Анатолий Черняев: Если мы так ставим вопрос, о государстве-цивилизации, то без философии обойтись уже просто невозможно. Если мы встали на этот путь, вот так себя определять при помощи таких понятий, то это прямо епархия философии, разобраться, что такое государство-цивилизация, что значит эта связка государства и цивилизации, как она может осмысляться. Вот здесь без философии невозможно. У нас существует определённая традиция, в том числе отечественная, начиная с Данилевского, здесь всё достаточно очевидно.
Алексей Чадаев: Очень интересный разговор у нас получается, хочется его как-то продолжить, поэтому, если не возражаешь, я тебя позову, на наш уже совместный с Семёном Ураловым видео-подкаст. Скажи моим подписчикам, слушателям нашего стрима, что считаешь нужным.
Анатолий Черняев: Я благодарен, что в результате этой ситуации у нас состоялось общение. Мне кажется, это уже неплохая отдача, что состоялся этот стрим. Мне сегодня звонили какие-то люди, сочувствовали, сокрушались, а мне кажется, что как раз, может быть, наоборот это открывает какие-то новые перспективы, потому что у меня был грант, который был оформлен через институт, и вот так совпало, что грант закончился, практически одновременно с контрактом. И теперь можно свободно перезагрузиться. Спасибо тебе за предложение пообщаться на стриме.

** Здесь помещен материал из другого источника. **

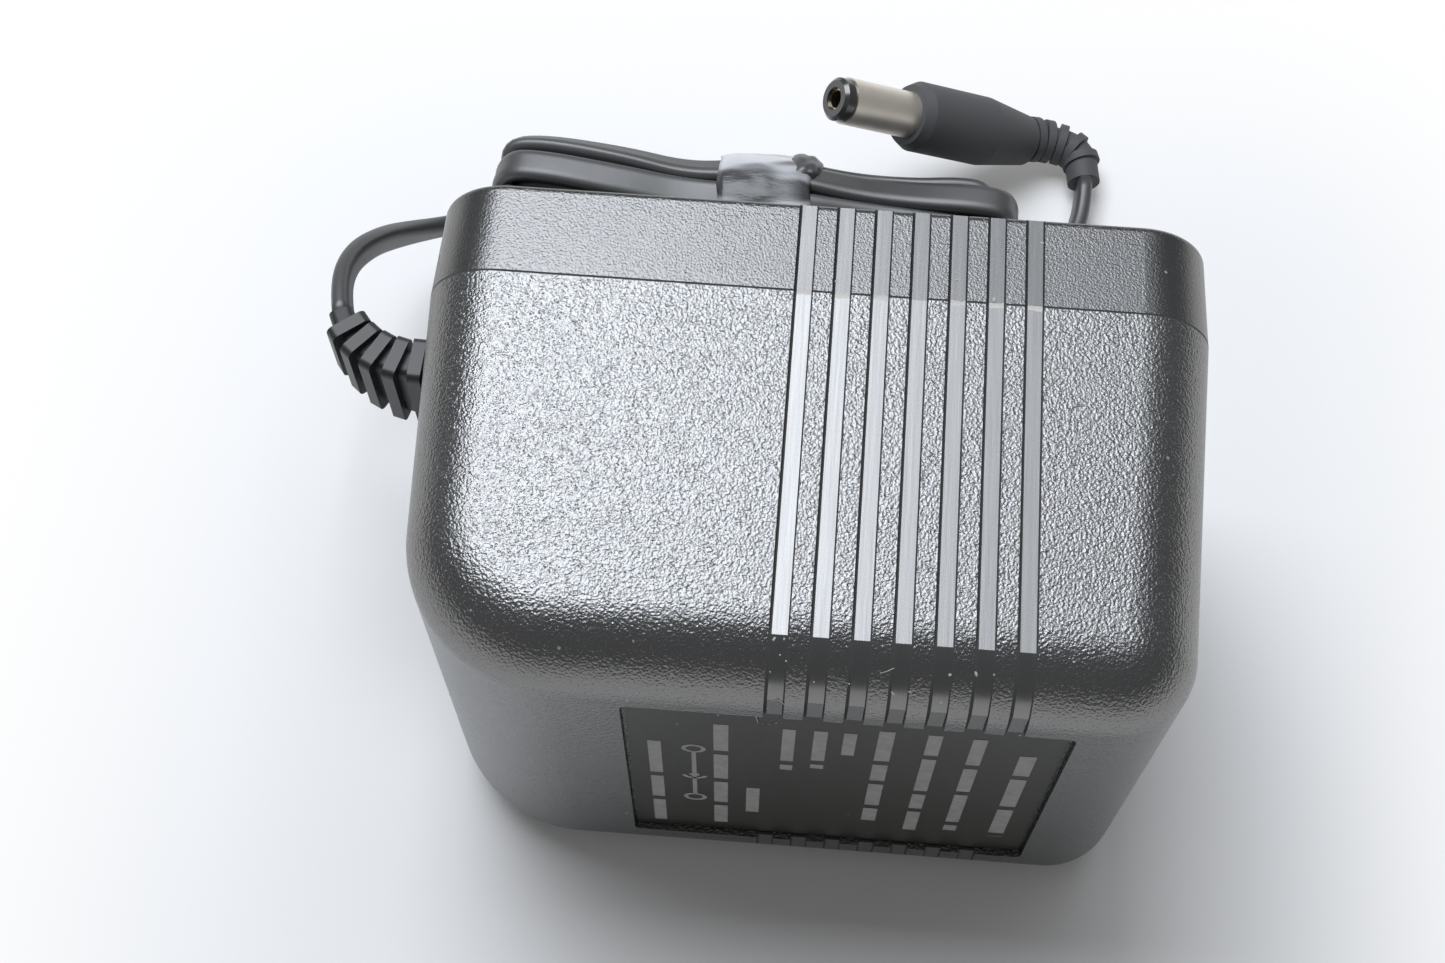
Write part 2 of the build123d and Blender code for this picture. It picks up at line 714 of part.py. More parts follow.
# Output wires from the board to the cord inside the strain relief
pad_y = board_y + output_pad_above_board_middle
wire_span = board_face_x - flange_x - flange_thickness
output_bend = min(wire_bend, wire_span / 7)
for name, side in (("output_wire_positive", 1), ("output_wire_negative", -1)):
    pad_z = mid_z + side * output_pad_spacing / 2
    end_z = mid_z + side * output_wire_spacing / 2
    output_points = [
        (board_face_x, pad_y, pad_z),
        (board_face_x - wire_span / 3, pad_y, pad_z),
        (flange_x + flange_thickness + wire_span / 3, relief_y, end_z),
        (flange_x + flange_thickness, relief_y, end_z),
    ]
    output_wire, _ = wire(output_points, wire_diameter, output_bend)
    save(name, output_wire)


# Strain relief: a bending core with ribs that get smaller, and a neck and flange in the wall
with BuildPart() as strain_relief:
    with BuildLine() as relief_path:
        Line(relief_start, relief_start + Vector(-relief_run, 0, 0))
        JernArc(relief_path.line @ 1, (-1, 0, 0), relief_turn_radius, -relief_turn)
        Line(relief_path.line @ 1, (relief_path.line @ 1) + (relief_path.line % 1) * relief_end_run)
    relief_line = relief_path.wires()[0]
    core_steps = ((0, relief_width, relief_height), (1, relief_tip_width, relief_tip_height))
    for share, width, height in core_steps:
        with BuildSketch(Plane(origin=relief_line @ share, x_dir=(0, 0, 1), z_dir=relief_line % share)):
            RectangleRounded(height - 2 * rib_groove_depth, width - 2 * rib_groove_depth, relief_corner)
    sweep(path=relief_line, multisection=True)
    for i in range(rib_count):
        share = (rib_first + i * rib_pitch) / relief_line.length
        width = relief_width + share * (relief_tip_width - relief_width)
        height = relief_height + share * (relief_tip_height - relief_height)
        with BuildSketch(Plane(origin=relief_line @ share, x_dir=(0, 0, 1), z_dir=relief_line % share)):
            RectangleRounded(height, width, relief_corner)
        extrude(amount=rib_thickness / 2, both=True)
    with BuildSketch(Plane(origin=relief_start, x_dir=(0, 0, 1), z_dir=(1, 0, 0))):
        RectangleRounded(neck_height, neck_width, relief_corner)
    extrude(amount=flange_x - relief_start.X)
    with BuildSketch(Plane(origin=(flange_x, relief_y, mid_z), x_dir=(0, 0, 1), z_dir=(1, 0, 0))):
        RectangleRounded(flange_height, flange_width, relief_corner)
    extrude(amount=flange_thickness)
save("strain_relief", strain_relief.part)

# Hank: the outer shape of the folded cord, in its tie
hank_axis = Axis((0, hank_y, hank_axis_z), (1, 0, 0))
with BuildPart() as cord_hank:
    with BuildSketch(Plane(origin=(0, hank_y, hank_axis_z), x_dir=(1, 0, 0), z_dir=(0, -1, 0))):
        with BuildLine():
            Polyline((hank_profile[0][0], 0), *hank_profile, (hank_profile[-1][0], 0), close=True)
        make_face()
    revolve(axis=hank_axis)
save("cord_hank", cord_hank.part)

with BuildPart() as cord_tie:
    with BuildSketch(Plane(origin=(tie_x - tie_width / 2, hank_y, hank_axis_z), z_dir=(1, 0, 0))):
        Circle(tie_bore_radius + tie_thickness)
        Circle(tie_bore_radius, mode=Mode.SUBTRACT)
    extrude(amount=tie_width)
    twist_z = hank_axis_z + tie_bore_radius + tie_thickness
    with BuildSketch(Plane(origin=(tie_x, hank_y, twist_z), z_dir=(1, 0, 0))):
        Circle(tie_twist_diameter / 2)
    extrude(amount=tie_twist_length)
    with BuildSketch(Plane(origin=(tie_x - tie_width, hank_y, hank_axis_z), z_dir=(1, 0, 0))):
        Circle(tie_bore_radius)
    extrude(amount=2 * (tie_width + tie_twist_length), mode=Mode.SUBTRACT)
save("cord_tie", cord_tie.part)

# Cord: a tube from the strain relief into the hank
cord_start = relief_line @ 1
route = [(cord_start.X, cord_start.Y, cord_start.Z)] + cord_route_after_relief
with BuildPart() as output_cord:
    add(cord_tube("output_cord", route))
    add(cord_hank.part, mode=Mode.SUBTRACT)
    add(strain_relief.part, mode=Mode.SUBTRACT)
save("output_cord", output_cord.part)


def plug_plane(along):
    """A sketch plane across the plug, at a distance from its rear toward its tip."""
    return Plane(origin=Vector(*plug_rear) + plug_axis * along, x_dir=plug_side, z_dir=plug_axis)


# Plug: contact and sleeve on an insulator, held in a moulded grip with a ringed tail
contact_outer = contact_bore / 2 + contact_wall
sleeve_inner = sleeve_diameter / 2 - sleeve_wall
with BuildPart() as plug_sleeve:
    with BuildSketch(plug_plane(grip_length - sleeve_root)):
        Circle(sleeve_diameter / 2 - sleeve_step)
    extrude(amount=sleeve_root)
    with BuildSketch(plug_plane(grip_length)):
        Circle(sleeve_diameter / 2)
    extrude(amount=sleeve_reach)
    with BuildSketch(plug_plane(grip_length - sleeve_root)):
        Circle(sleeve_inner - sleeve_step)
    extrude(amount=sleeve_root, mode=Mode.SUBTRACT)
    with BuildSketch(plug_plane(grip_length)):
        Circle(sleeve_inner)
    extrude(amount=sleeve_reach, mode=Mode.SUBTRACT)
save("plug_sleeve", plug_sleeve.part)

with BuildPart() as plug_insulator:
    with BuildSketch(plug_plane(grip_length + sleeve_reach)):
        Circle(sleeve_diameter / 2 - nose_step)
    extrude(amount=nose_length)
    chamfer(plug_insulator.faces().sort_by(Axis((0, 0, 0), plug_axis))[-1].edges(), nose_edge)
    with BuildSketch(plug_plane(grip_length - sleeve_root)):
        Circle(sleeve_inner - sleeve_step)
    extrude(amount=sleeve_root)
    with BuildSketch(plug_plane(grip_length)):
        Circle(sleeve_inner)
    extrude(amount=sleeve_reach)
    with BuildSketch(plug_plane(plug_length - socket_depth)):
        Circle(contact_outer)
    extrude(amount=socket_depth, mode=Mode.SUBTRACT)
save("plug_insulator", plug_insulator.part)

with BuildPart() as plug_contact:
    with BuildSketch(plug_plane(plug_length - socket_depth)):
        Circle(contact_outer)
        Circle(contact_bore / 2, mode=Mode.SUBTRACT)
    extrude(amount=socket_depth - contact_recess)
save("plug_contact", plug_contact.part)

with BuildPart() as plug_grip:
    with BuildSketch(Plane(origin=plug_rear, x_dir=plug_side, z_dir=plug_side.cross(plug_axis))) as half_grip:
        with BuildLine():
            Polyline(
                (0, 0),
                (grip_rear_radius, 0),
                (grip_radius, grip_waist),
                (grip_radius, grip_length - grip_collar),
                (grip_front_radius, grip_length),
                (0, grip_length),
                close=True,
            )
        make_face()
    revolve(axis=Axis(plug_rear, plug_axis))
    tail_start = Vector(*plug_rear) + plug_axis * tail_root
    tail_points = [(tail_start.X, tail_start.Y, tail_start.Z)] + tail_route
    with BuildLine() as tail_path:
        FilletPolyline(*tail_points, radius=route_radii(tail_points))
    tail_line = tail_path.wires()[0]
    with BuildSketch(Plane(origin=tail_line @ 0, z_dir=tail_line % 0)):
        Circle(tail_radius)
    sweep(path=tail_line)
    for i in range(tail_ring_count):
        share = (tail_ring_first + i * tail_ring_pitch) / tail_line.length
        fade = i / (tail_ring_count - 1)
        ring_radius = tail_ring_first_radius + fade * (tail_ring_last_radius - tail_ring_first_radius)
        with BuildSketch(Plane(origin=tail_line @ share, z_dir=tail_line % share)):
            Circle(ring_radius)
        extrude(amount=tail_ring_width / 2, both=True)
    with BuildSketch(plug_plane(grip_length - sleeve_root)):
        Circle(sleeve_diameter / 2 - sleeve_step)
    extrude(amount=sleeve_root, mode=Mode.SUBTRACT)
save("plug_grip", plug_grip.part)

# Cord: a tube from the tail of the plug into the hank
with BuildPart() as plug_lead:
    add(cord_tube("plug_lead", [tail_route[-1]] + lead_route_after_tail))
    add(cord_hank.part, mode=Mode.SUBTRACT)
    add(plug_grip.part, mode=Mode.SUBTRACT)
save("plug_lead", plug_lead.part)
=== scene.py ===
import bmesh
import bpy
import math
import random
from mathutils import Matrix, Vector, noise
from mathutils.bvhtree import BVHTree


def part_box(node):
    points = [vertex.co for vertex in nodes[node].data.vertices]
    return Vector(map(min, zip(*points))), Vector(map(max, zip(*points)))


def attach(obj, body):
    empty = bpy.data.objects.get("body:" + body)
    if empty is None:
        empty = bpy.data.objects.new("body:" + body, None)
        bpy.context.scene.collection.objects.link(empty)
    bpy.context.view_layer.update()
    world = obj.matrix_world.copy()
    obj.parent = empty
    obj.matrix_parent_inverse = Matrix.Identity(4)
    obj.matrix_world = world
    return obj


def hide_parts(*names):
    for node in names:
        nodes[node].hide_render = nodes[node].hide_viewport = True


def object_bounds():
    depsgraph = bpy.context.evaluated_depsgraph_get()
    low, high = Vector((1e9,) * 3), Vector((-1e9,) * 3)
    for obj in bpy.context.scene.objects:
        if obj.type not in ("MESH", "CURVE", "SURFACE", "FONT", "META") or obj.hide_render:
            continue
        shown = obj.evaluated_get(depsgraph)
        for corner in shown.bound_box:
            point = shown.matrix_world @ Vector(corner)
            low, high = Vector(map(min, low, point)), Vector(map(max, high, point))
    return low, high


# A plug-in power adapter lying on one ribbed side wall, with its flat cord folded into a hank behind it.
# It stands in the frame of the model: X along the case, Y toward the blades, Z up. Lengths are in metres,
# unless the comment over them says millimetres.

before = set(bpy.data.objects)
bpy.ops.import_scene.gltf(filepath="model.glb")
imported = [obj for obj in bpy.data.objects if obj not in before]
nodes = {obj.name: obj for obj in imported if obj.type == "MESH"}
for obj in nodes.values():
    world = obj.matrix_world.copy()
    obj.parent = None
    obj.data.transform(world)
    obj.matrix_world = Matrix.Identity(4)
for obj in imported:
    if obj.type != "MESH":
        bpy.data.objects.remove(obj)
model_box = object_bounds()
MM = 0.001
random.seed(7)

# Sizes of the case that the finishes and the print line up with
PARTING_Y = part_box("main_shell")[1][1]
PRONG_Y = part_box("plug_cover")[1][1]
PLATE_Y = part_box("rating_label")[0][1]
GROOVE_CENTRE_X = 9.0 * MM
GROOVE_PITCH = 3.5 * MM
GROOVE_WIDTH = 1.72 * MM
GROOVE_COUNT = 7
GROOVE_MARGIN = 0.06 * MM
FACE_MARGIN = 0.05 * MM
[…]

Алексей Чадаев: Ещё раз спасибо всем, кто слушал, отдельное спасибо моим подписчикам верным, которые в воскресенье вечером потратили время на то, чтобы послушать нас в эфире. Я думаю, всё будет хорошо, национально-освободительное движение в сфере философии и деколонизация отечественной философии — не за горами. Это точно необходимое условие нашей Победы на сами знаете каких фронтах. Наше дело правое! Враг будет разбит! Победа будет за нами!